Récit : du chapitre Berthomieu à la fin du chapitre Conchita.
Au cours du récit (juste avant le début du chapitre Conchita), une voix off dit :
« Charles Ridel, Charles Carpentier et Simone Weil, évoqués par Gimenez, ont fait connaître leur expérience sur le front à leur retour en France. Ils s’exprimèrent notamment sur leur propre appréhension de l’usage de la violence révolutionnaire, la fin ne justifiant pas les moyens à leurs yeux, et une polémique naquit sur d’éternelles et compréhensibles questions d’éthique révolutionnaire. »
Fin du récit :
Il existe quelques rares autres témoignages sur le Groupe International de la colonne Durruti. Charles Ridel, membre de l’Union Anarchiste, témoigne de son expérience sur le front en envoyant des articles au Journal français le Libertaire.

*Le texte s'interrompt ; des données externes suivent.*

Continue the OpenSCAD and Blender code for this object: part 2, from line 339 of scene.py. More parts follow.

En août 36, un Comité Pour l’Espagne Libre se constitue avec Louis Lecoin comme permanent, et ce n’est pas le moindre des paradoxes que de voir fleurir à Paris des affiches exigeant des « armes, des canons, des avions pour l’Espagne » de la part de militants pacifistes de toujours. Comme ce Scolari que cite Gimenez, beaucoup d’autres volontaires sur le front ou engagés en France ne supportent pas de voir tant de camarades sacrifiés dans une lutte inégale, et aident au combat militaire.

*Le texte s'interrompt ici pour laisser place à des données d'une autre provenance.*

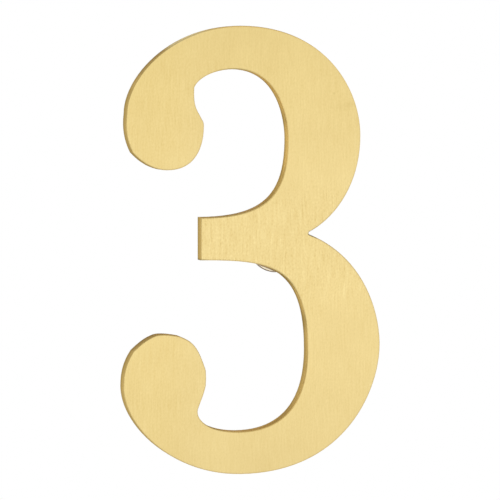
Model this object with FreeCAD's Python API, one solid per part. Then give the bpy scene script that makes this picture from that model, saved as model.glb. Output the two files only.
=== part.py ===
"""A brass door number: the figure 3 with ball ends, on hidden studs and spacers.

Lengths are in millimetres and angles in degrees. X runs across the figure, +Z is up, and
the face looks towards -Y. The origin is the middle of the waist spacer's seat, which lies
on the door's surface.
"""
import FreeCAD, Part
import math
import os

# Figure, measured from the lower ball's left edge and from the foot
figure_height = 76.0
figure_width = 44.3
upper_bowl_setback = 3.4
bowl_stroke = 12.61
crown_stroke = 7.34
foot_stroke = 7.23
crown_shift = 1.9
upper_counter_shift = 3.1
lower_counter_shift = 2.4

# Arm, which points left from the waist
arm_level = 40.0
arm_depth = 7.25
arm_end = 13.3
notch_depth = 8.95
notch_rise = 0.86
notch_end = 0.37

# Ball ends
upper_ball_width = 13.28
upper_ball_inset = 0.62
upper_neck_bite = 1.65
lower_ball_width = 14.2
lower_neck_bite = 1.4

# Plate
plate_thickness = 3.0
edge_easing = 0.2
easing_steps = 2

# Studs screwed into the back of the plate, and the spacers between the plate and the door
front_skin = 1.3
stud_diameter = 4.0
stud_length = 20.0
stud_point = 0.5
thread_height = 0.35
spacer_diameter = 9.0
spacer_thickness = 1.5
spacer_edge = 0.2
bore_clearance = 0.15
waist_fixing_inset = 5.15
waist_fixing_drop = 2.26

# Headings of the outline, anticlockwise from +X
RIGHT, UP, LEFT, DOWN = 0.0, 90.0, 180.0, -90.0

# Levels and edges that several points share
upper_bowl_right = figure_width - upper_bowl_setback
midline = figure_width / 2
arm_top = arm_level + arm_depth / 2
arm_underside = arm_level - arm_depth / 2
upper_counter_top = figure_height - crown_stroke
upper_ball_right = upper_ball_inset + upper_ball_width
notch_x = upper_bowl_right - notch_depth
notch_level = arm_level + notch_rise

# Depths, from the door's surface towards the viewer
plate_back = -spacer_thickness
plate_front = plate_back - plate_thickness
hole_bottom = plate_front + front_skin
stud_tip = hole_bottom + stud_length

# Radii about the axis of a stud
crest_radius = stud_diameter / 2
core_radius = crest_radius - thread_height
bore_radius = crest_radius + bore_clearance
spacer_radius = spacer_diameter / 2


def upper_level(share):
    """Height of a point beside the upper counter, as a share of that counter's height."""
    return arm_top + share * (upper_counter_top - arm_top)


def lower_level(share):
    """Height of a point beside the lower counter, as a share of that counter's height."""
    return foot_stroke + share * (arm_underside - foot_stroke)


class Knot:
    """A point that the outline turns through.

    The line arrives and leaves at the knot's heading, or leaves turned by a few degrees
    where a file has left a faint corner. A reach is the length of the curve's handle on
    that side, as a share of the straight distance to the neighbouring knot.
    """

    def __init__(self, x, z, heading, reach_in=0.0, reach_out=0.0, turn=0.0):
        self.x = x
        self.z = z
        self.heading = heading
        self.turn = turn
        self.reach_in = reach_in
        self.reach_out = reach_out

    def point(self, inset):
        """The knot itself, or its place on a line that runs this far inside the outline."""
        inward = direction(self.heading + self.turn / 2 - 90)
        mitre = inset / math.cos(math.radians(self.turn / 2))
        return FreeCAD.Vector(self.x, 0, self.z) + inward * mitre


def direction(heading):
    """The unit vector along a heading."""
    angle = math.radians(heading)
    return FreeCAD.Vector(math.cos(angle), 0, math.sin(angle))


def span(start, end, inset):
    """The edge between two knots: straight where neither has a reach, a cubic otherwise."""
    first = start.point(inset)
    last = end.point(inset)
    if start.reach_out == 0 and end.reach_in == 0:
        return Part.makeLine(first, last)
    distance = (last - first).Length
    leaving = direction(start.heading + start.turn) * (distance * start.reach_out)
    arriving = direction(end.heading) * (distance * end.reach_in)
    curve = Part.BezierCurve()
    curve.setPoles([first, first + leaving, last - arriving, last])
    return curve.toShape()


# Outer line, clockwise from the crown to the lower ball
crown = Knot(midline - crown_shift, figure_height, RIGHT, reach_in=0.48, reach_out=0.51)
upper_belly = Knot(upper_bowl_right, upper_level(0.55), DOWN, reach_in=0.30, reach_out=0.467)
notch_roof = Knot(notch_x, notch_level + notch_end / 2, LEFT + 26, reach_in=0.248, turn=66)
notch_sill = Knot(notch_x, notch_level - notch_end / 2, DOWN + 2, reach_out=0.466, turn=66)
lower_belly = Knot(figure_width, lower_level(0.50), DOWN, reach_in=0.241, reach_out=0.24)
foot = Knot(midline - crown_shift, 0, LEFT, reach_in=0.56, reach_out=0.47)

# Lower ball
lower_ball_left = Knot(0, lower_level(0.27), UP, reach_in=0.26, reach_out=0.37)
lower_ball_temple = Knot(0.124 * lower_ball_width, lower_level(0.478), UP - 34,
                         reach_in=0.365, reach_out=0.56, turn=-12)
lower_ball_shoulder = Knot(0.39 * lower_ball_width, lower_level(0.567), RIGHT + 22,
                           reach_in=0.24, reach_out=0.33, turn=-4)
lower_ball_brow = Knot(0.685 * lower_ball_width, lower_level(0.56), RIGHT - 15,
                       reach_in=0.04, reach_out=0.33, turn=-7)
lower_ball_cheek = Knot(lower_ball_width, lower_level(0.36), DOWN + 18,
                        reach_in=0.60, reach_out=0.58, turn=-15)
lower_ball_chin = Knot(lower_ball_width, lower_level(0.27), DOWN - 2,
                       reach_in=0.61, reach_out=0.50, turn=-11)

# Lower counter
lower_neck = Knot(lower_ball_width - lower_neck_bite, lower_level(0.12), DOWN,
                  reach_in=0.16, reach_out=0.30)
lower_counter_foot = Knot(midline - lower_counter_shift, foot_stroke, RIGHT,
                          reach_in=0.44, reach_out=0.42)
lower_counter_belly = Knot(figure_width - bowl_stroke, lower_level(0.475), UP,
                           reach_in=0.51, reach_out=0.60)

# Square end of the arm
arm_lower_corner = Knot(arm_end, arm_underside, LEFT, reach_in=0.50, turn=-90)
arm_upper_corner = Knot(arm_end, arm_top, UP, reach_out=0.56, turn=-90)

# Upper counter
upper_counter_belly = Knot(upper_bowl_right - bowl_stroke, upper_level(0.535), UP,
                           reach_in=0.49, reach_out=0.12)
upper_counter_crown = Knot(midline - upper_counter_shift, upper_counter_top, LEFT,
                           reach_in=0.58, reach_out=0.51)
upper_neck = Knot(upper_ball_right - upper_neck_bite, upper_level(0.875), DOWN - 18,
                  reach_in=0.19, reach_out=0.62, turn=15)

# Upper ball
upper_ball_brow = Knot(0.98 * upper_ball_right, upper_level(0.657), DOWN + 25,
                       reach_in=0.34, reach_out=0.27, turn=19)
upper_ball_cheek = Knot(upper_ball_right, upper_level(0.62), DOWN, reach_in=0.38, reach_out=0.44)
upper_ball_chin = Knot(upper_ball_inset + 0.54 * upper_ball_width, upper_level(0.32), LEFT,
                       reach_in=0.435, reach_out=0.03, turn=-8)
upper_ball_jaw = Knot(upper_ball_inset + 0.08 * upper_ball_width, upper_level(0.44), UP + 42,
                      reach_in=0.66, reach_out=0.55, turn=-15)
upper_ball_left = Knot(upper_ball_inset, upper_level(0.70), UP, reach_in=0.05, reach_out=0.25)

OUTLINE = [
    crown, upper_belly, notch_roof, notch_sill, lower_belly, foot,
    lower_ball_left, lower_ball_temple, lower_ball_shoulder, lower_ball_brow,
    lower_ball_cheek, lower_ball_chin,
    lower_neck, lower_counter_foot, lower_counter_belly,
    arm_lower_corner, arm_upper_corner,
    upper_counter_belly, upper_counter_crown, upper_neck,
    upper_ball_brow, upper_ball_cheek, upper_ball_chin, upper_ball_jaw, upper_ball_left,
]


def middle(left, right):
    """The point midway between two knots, as distances across and up."""
    return (left.x + right.x) / 2, (left.z + right.z) / 2


# Fixings: one behind the waist and one behind the middle of each ball
FIXINGS = {
    "waist": (notch_x - waist_fixing_inset, notch_level - waist_fixing_drop),
    "upper_ball": middle(upper_ball_left, upper_ball_cheek),
    "lower_ball": middle(lower_ball_left, lower_ball_cheek),
}


def turned(fixing, profile):
    """A round solid on one fixing's axis, from the (radius, depth) corners of its section."""
    across, up = FIXINGS[fixing]
    corners = [FreeCAD.Vector(across + radius, depth, up) for radius, depth in profile]
    face = Part.Face(Part.makePolygon(corners + corners[:1]))
    return face.revolve(FreeCAD.Vector(across, 0, up), FreeCAD.Vector(0, 1, 0), 360)


def section(depth, inset):
    """The figure's outline at one depth, drawn in by an inset."""
    pairs = zip(OUTLINE, OUTLINE[1:] + OUTLINE[:1])
    wire = Part.Wire([span(start, end, inset) for start, end in pairs])
    wire.translate(FreeCAD.Vector(0, depth, 0))
    return wire


def make_plate():
    """The flat figure, with square walls and the edge of its face eased all the way round."""
    sections = [section(plate_back, 0)]
    for step in range(easing_steps + 1):
        angle = math.radians(90 * step / easing_steps)
        inset = edge_easing * (1 - math.cos(angle))
        below_face = edge_easing * (1 - math.sin(angle))
        sections.append(section(plate_front + below_face, inset))
    return Part.makeLoft(sections, True, True)


def make_hole(fixing):
    """The blind hole for a stud, drawn at the thread's core and countersunk to its crests."""
    return turned(fixing, [
        (0, hole_bottom),
        (core_radius, hole_bottom),
        (core_radius, plate_back - thread_height),
        (crest_radius, plate_back),
        (0, plate_back),
    ])


def make_numeral():
    """The figure in one piece, with a blind hole behind each fixing."""
    body = make_plate()
    for fixing in FIXINGS:
        body = body.cut(make_hole(fixing))
    return body


def make_stud(fixing):
    """A threaded stud screwed home: the core of its thread up to the door, its crests beyond."""
    return turned(fixing, [
        (0, hole_bottom),
        (core_radius - stud_point, hole_bottom),
        (core_radius, hole_bottom + stud_point),
        (core_radius, 0),
        (crest_radius, thread_height),
        (crest_radius, stud_tip - stud_point),
        (crest_radius - stud_point, stud_tip),
        (0, stud_tip),
    ])


def make_spacer(fixing):
    """A turned ring that sits loosely on its stud, with both outer rims chamfered."""
    return turned(fixing, [
        (bore_radius, plate_back),
        (spacer_radius - spacer_edge, plate_back),
        (spacer_radius, plate_back + spacer_edge),
        (spacer_radius, -spacer_edge),
        (spacer_radius - spacer_edge, 0),
        (bore_radius, 0),
    ])


def export(name, shape):
    """Write one piece, moved so that the waist spacer's seat is the origin."""
    across, up = FIXINGS["waist"]
    placed = shape.copy()
    placed.translate(FreeCAD.Vector(-across, 0, -up))
    placed.exportStep("parts/" + name + ".step")


os.makedirs("parts", exist_ok=True)
export("numeral", make_numeral())
for fixing in FIXINGS:
    export(fixing + "_stud", make_stud(fixing))
    export(fixing + "_spacer", make_spacer(fixing))
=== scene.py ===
"""The look of a satin brass door number, a figure 3 with ball ends, on studs and spacers.

Lengths are in metres. X runs across the figure, Z is up and the face looks towards -Y.
The origin lies on the door's surface, behind the waist.

A ramp's name holds where the ramp starts, where it ends and the values at the two, which are
0 and 1 where none are given.
"""
import bmesh
import bpy
import math
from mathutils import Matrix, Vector


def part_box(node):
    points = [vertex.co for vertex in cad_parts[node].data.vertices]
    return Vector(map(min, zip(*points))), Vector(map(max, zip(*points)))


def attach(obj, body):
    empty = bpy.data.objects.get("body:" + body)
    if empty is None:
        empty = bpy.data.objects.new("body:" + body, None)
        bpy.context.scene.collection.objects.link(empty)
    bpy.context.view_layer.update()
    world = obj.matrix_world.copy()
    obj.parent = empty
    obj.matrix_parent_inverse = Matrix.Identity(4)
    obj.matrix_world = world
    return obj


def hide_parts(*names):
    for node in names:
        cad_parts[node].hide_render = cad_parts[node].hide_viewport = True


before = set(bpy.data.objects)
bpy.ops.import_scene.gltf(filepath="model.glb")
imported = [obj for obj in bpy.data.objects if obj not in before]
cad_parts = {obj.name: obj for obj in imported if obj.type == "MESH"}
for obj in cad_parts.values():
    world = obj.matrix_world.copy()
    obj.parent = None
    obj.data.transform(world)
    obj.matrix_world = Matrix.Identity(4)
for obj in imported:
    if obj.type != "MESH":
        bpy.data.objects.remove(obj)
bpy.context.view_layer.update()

MM = 0.001

# Nodes of the part
FIGURE = "numeral"
STUDS = ("waist_stud", "upper_ball_stud", "lower_ball_stud")
SPACERS = ("waist_spacer", "upper_ball_spacer", "lower_ball_spacer")

# Camera, which looks at the figure from slightly left and slightly above
VIEW_AZIMUTH = math.radians(-10.4)
VIEW_ELEVATION = math.radians(2.52)
VIEW_DISTANCE = 670 * MM
VIEW_TARGET = Vector((-5.02, -4.5, -0.53)) * MM
SENSOR_WIDTH = 36.0
LENS = 284.8
CLIP_START = 10 * MM

# Softboxes: name, place, width, height and power
SOFTBOXES = (
    ("key_light", (0.13, -0.7, -0.045), 0.5, 0.12, 0.12),
    ("left_light", (-0.9, -0.15, -0.3), 0.6, 0.6, 3.0),
    ("top_light", (0.2, -0.5, 1.0), 0.8, 0.8, 1.0),
    ("back_light", (0.3, 0.9, 0.5), 0.8, 0.8, 2.0),
)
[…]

Meetings et expositions se succèdent et depuis août, chaque semaine, des camions partent de Paris pour Barcelone, pleins de vivres, de vêtements mais surtout d’armes et de munitions, que des douaniers complices laissent passer. Mais cela est largement insuffisant dans une guerre de classes où Franco se déclare prêt à fusiller la moitié de l’Espagne pour rétablir l’ordre.

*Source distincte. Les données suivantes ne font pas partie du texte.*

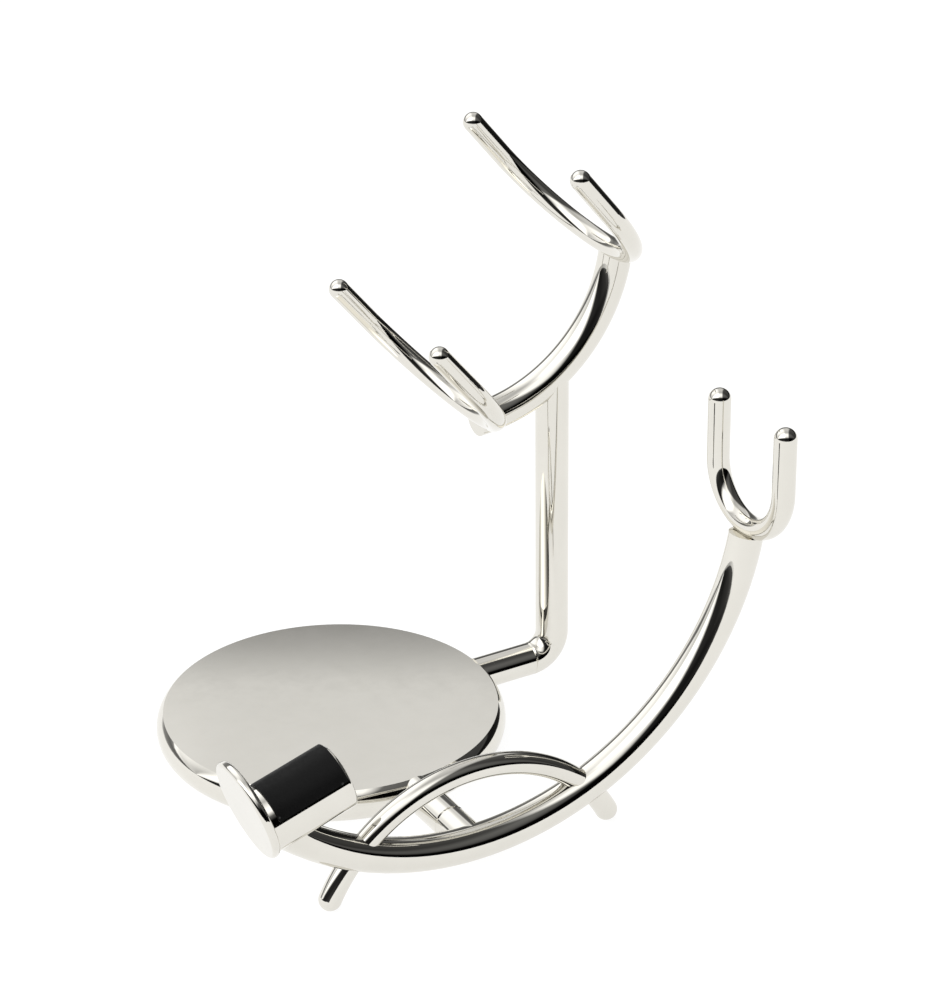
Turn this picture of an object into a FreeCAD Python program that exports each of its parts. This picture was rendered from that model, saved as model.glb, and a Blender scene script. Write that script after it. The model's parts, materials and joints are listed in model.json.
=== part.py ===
import FreeCAD, Part
import math
import os

# Cradle stand in bent round rod. Millimetres, +Z up, origin on the table under the centre of the round plate.
# +X runs along the post stub, -Y along the front stub.

# Rod stock
ROD_D = 10.0          # post, crossbar, stubs and front arc
LEAF_ROD_D = 6.5      # front fork, leaf arch and legs
FORK_ROD_D = 6.0      # two tilted forks

# Round plate and its pad
PLATE_D = 103.0
PLATE_T = 9.6
RIM_BULGE = 2.2       # how far the rim's curve stands out past its edges
PAD_T = 1.4
PAD_MARGIN = 9.0      # plate rim to pad rim

# Two stubs and their screwed joints
STUB_OUT = 17.0       # plate rim to joint face
STUD_D = 4.0
STUD_BITE = 5.5       # stud length in each rod
STUD_END_GAP = 0.8    # tapped hole beyond the stud's end
SEAM_DEPTH = 0.35     # chamfer round each joint face
FRONT_STUB_X = 1.0

# Post and crossbar
BEND_R = 8.0
CROSS_R = 50.0
CROSS_Z = 99.2        # crossbar axis above the table, over the post
SEAT_ANGLE = -56.3    # place of the post on the crossbar's arc
LOW_ANGLE = -87.9
HIGH_ANGLE = -6.2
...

Le 4 septembre, avec la chute d’Irun où les miliciens se sont battus avec des revolvers, le ton monte à l’égard de Blum dans une adresse de l’anarchiste André Prudhommeaux, diffusée dans la presse et à la radio : « Merci Monsieur Blum pour le savant cours de droit international que vous avez donné du haut de la tribune de Luna-Park (Voix off : le 6 septembre, Blum a tenté de justifier publiquement sa politique de non-intervention). Nous vous prions de bien garder en mémoire ce petit discours pour pouvoir le servir aux hommes de main du fascisme français, le jour où ils viendront vous chercher à domicile ( voix off : Triste prémonition quand on sait que Léon Blum fut livré par Vichy aux nazis en 1940). En s’emparant d’Irun, les factieux se sont assuré la possession d’une des voies d’accès par laquelle le capitalisme français pourra, sous le couvert de votre « neutralité », les ravitailler en obus, en gaz asphyxiants et en torpilles aériennes. Il est grand temps que les ouvriers français qui fabriquent ce matériel de guerre « sous votre contrôle » fassent savoir pour qui ils entendent travailler, puisque vous-même semblez n’avoir pas d’opinion en la matière. Laissez-les contrôler la production, la vente et le transport des munitions, en liaison étroite avec leurs frères d’Espagne, et ne vous occupez pas du reste ! ».